The players decided to bypass the customary pregame scrims that were taking place in the back rooms on the second level of the HyperX Esports Arena. It was a strategic decision as the group didn’t want to risk messing up their shot timing from the monitors used in the practice room to those used on stage.
“We just said we’re going to go up there and hoop,” Bsmoove said. “And we came out and hooped.”
The bright lights of the championship game proved not too bright. WGS blitzed their way to a 18-5 advantage to open the game against their cold-shooting opponent. They didn’t look back from there.

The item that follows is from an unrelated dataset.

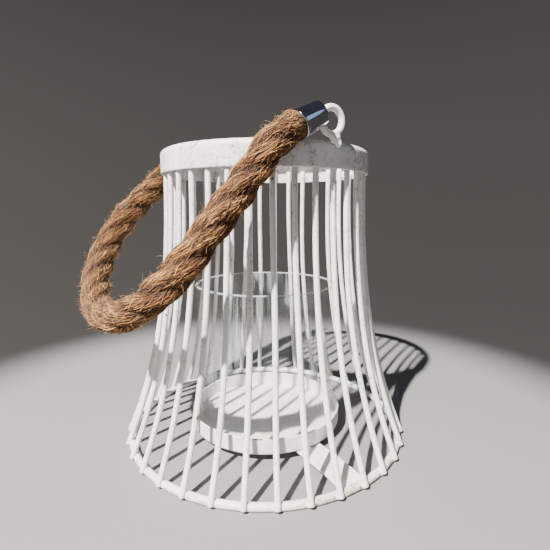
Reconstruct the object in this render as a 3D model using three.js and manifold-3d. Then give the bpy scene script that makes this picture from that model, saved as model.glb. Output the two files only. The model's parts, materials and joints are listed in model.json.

Type, who isn’t shy of saying he got “robbed” for last season’s Defensive Player of the Year Award, completed his dominant run through the tournament. This is his combined stat line from the semifinals and finals: 34 points, 18 rebounds, eight steals, 16-of-16 from the field.
“Thanks to my point guard, he set me up and put me in the right places every time,” said Type of his perfect shooting performance. “I don’t think that’s ever happened to me back-to-back, so it feels good.”
Hoisting the championship trophy moments after the final buzzer of a 58-39 victory felt even better. Especially for Type, whose mom could be heard throughout the arena cheering on the team while wearing her son’s jersey, a day before he would turn 22 years old.
“Can’t ask for a better birthday present,” Type said.
The present might as well have also been for Bsmoove, who was finally able to reap the spoils of going from last place to now tournament champion.
“I’m so proud for them right now, they’ve earned it,” said Abdenour of his returning duo.
If there’s any doubt that they have earned it, people haven’t been paying close enough attention. What’s the first tournament title for the franchise might just be the beginning of something much grander.
As improbable as it seemed just nine months ago when season one wrapped up, WGS is in the process of rewriting its history.
And it all started in part to two retained players and a vision.
“I know what we got, and we got some of the best players in the world,” Bsmoove said.